IN times of high inflation, prices and incomes need to be frequently adjusted to maintain real value of both.

The Grain Marketing Board, with the Reserve Bank of Zimbabwe, has now declared that it accepts this position and has promised to review producer prices of delivered grain regularly.

This will ensure that farmers continually receive a fair price, at the moment $22 billion a tonne for maize.

GMB has also promised to pay cash for the first five tonnes delivered and will process the cheque or electronic transfer for the rest within five days.

All these moves should restore confidence in GMB among farmers and restore this critical parastatal to its statutory role as the overall manager of Zimbabwe's grain stocks.

In time, as farmers find grain production profitable and start growing more, it should be possible to look at more contract farming, with millers and other major consumers of grain contracting farmers to grow their requirements.

But even then the contracts will need to be approved and registered by the GMB and prices will have to follow GMB prices at the very least. The contracts will simply spread the load for inputs and cut back on transport costs.

But before that can happen we need to restore order to our marketing by getting the GMB back into the centre.

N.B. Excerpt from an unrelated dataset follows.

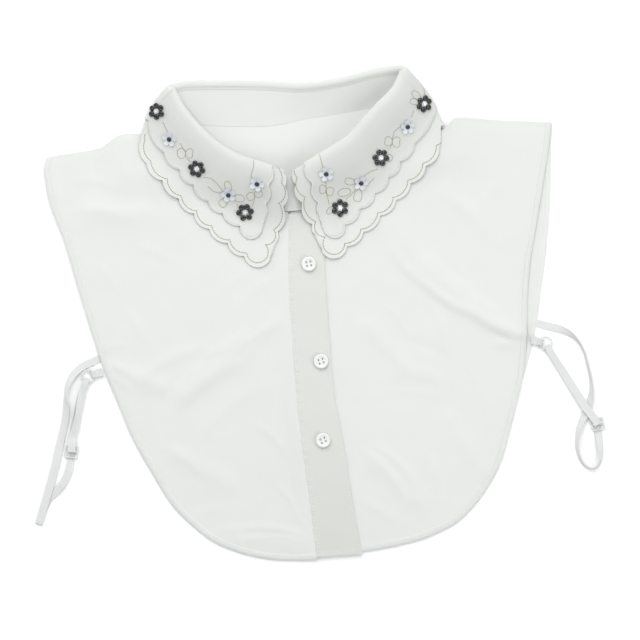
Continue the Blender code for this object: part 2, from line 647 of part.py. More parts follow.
def back_panel(collection):
    """The back, from the neck seam out to its shoulders, armholes and hem."""
    right = shift_inwards(RIGHT_FRONT_OUTLINE[:-1], BACK_INSET)
    right[0] = (RIGHT_SHOULDER[-1][0] + BACK_INSET, RIGHT_SHOULDER[-1][1])
    low_left = [point for point in LEFT_FRONT_OUTLINE if point[1] < BACK_LEFT_ARMHOLE[-1][1] - 8]
    left = BACK_LEFT_ARMHOLE + shift_inwards(low_left, BACK_INSET)[:-1]
    outer = with_distance(right + left[::-1])
    neck_first, neck_last = RIGHT_CREASE[0] + CREASE_SPAN, LEFT_CREASE[0]
    rows = len(BACK_NEAR_ROWS) + BACK_FAR_ROWS - 1

    def place(across, down):
        way = across / BACK_COLUMNS
        neck = rails(neck_first + (neck_last - neck_first) * way)[0]
        inner = Vector((neck.x, neck.y - BACK_NECK_GAP))
        if across == 0:
            inner = Vector(RIGHT_SHOULDER[0])
        elif across == BACK_COLUMNS:
            inner = Vector(LEFT_SHOULDER[0])
        edge = Vector(through(outer, way))
        reach = (edge - inner).length
        near = BACK_NEAR_ROWS[min(down, len(BACK_NEAR_ROWS) - 1)]
        far = max(0, down - len(BACK_NEAR_ROWS) + 1) / BACK_FAR_ROWS
        part = (near + (reach - near) * far) / reach
        point = inner.lerp(edge, part)
        for away, shoulder in ((across, RIGHT_SHOULDER), (BACK_COLUMNS - across, LEFT_SHOULDER)):
            if away < SHOULDER_COLUMNS:
                point += shoulder_shift(shoulder, part) * (1 - away / SHOULDER_COLUMNS)
        return Vector((point.x, point.y, neck_rise(point.x, point.y)))

    piece = new_object("back_panel", "cotton", collection)
    return sheet(piece, BACK_COLUMNS, rows, place, WALL, flip=True)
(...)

Zimbabwean farmers should be paid roughly world unsubsidised prices for their crops. We see no reason why a Zimbabwean farmer should be short-changed.

The country benefits since local production is not only more secure than imports, but will cost less in the end since the transport charges will be far, far less.

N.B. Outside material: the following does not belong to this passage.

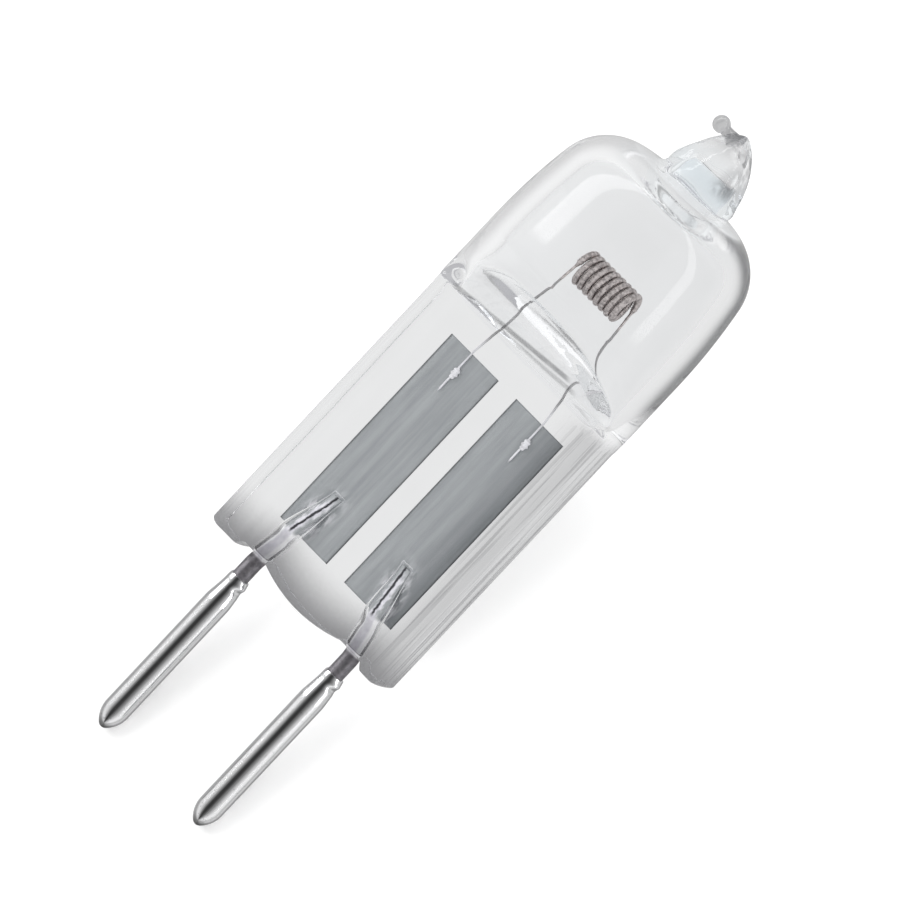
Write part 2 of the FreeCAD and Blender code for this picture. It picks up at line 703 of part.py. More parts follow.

The next stage will be to erode and then remove the consumer subsidies. At the moment, GMB sells its maize at a huge discount to millers and this cannot be sustained.

The basic idea is laudable, to make maize-meal available to the lowest paid. But that suggests that Zimbabwe's minimum salaries are far too low.

It would make more sense to find the true cost of food and then ensure that workers can afford to buy the basics, even on the minimum wage.

It seems wrong to give the same massive subsidies to a cleaning woman and to the owner of the factory where she works.

Why should a man earning $1 trillion a month have subsidised food?

But this is what consumer subsidies do.

They make it possible for rich men to pay workers very little with the State, that is the taxpayers, picking up the tab for most of the costs of these workers.

In effect rich men have a double subsidy, one for themselves and one for their business.

If basic foods were sold at the production costs plus a modest mark-up, and if minimum wages were set so that the cleaning lady could buy enough of that food for her children, then both subsidies would vanish, to the immense benefit of the exchequer.

Also vanishing would be the black market. No one would try and corner a market in basic food if it was correctly priced and readily available.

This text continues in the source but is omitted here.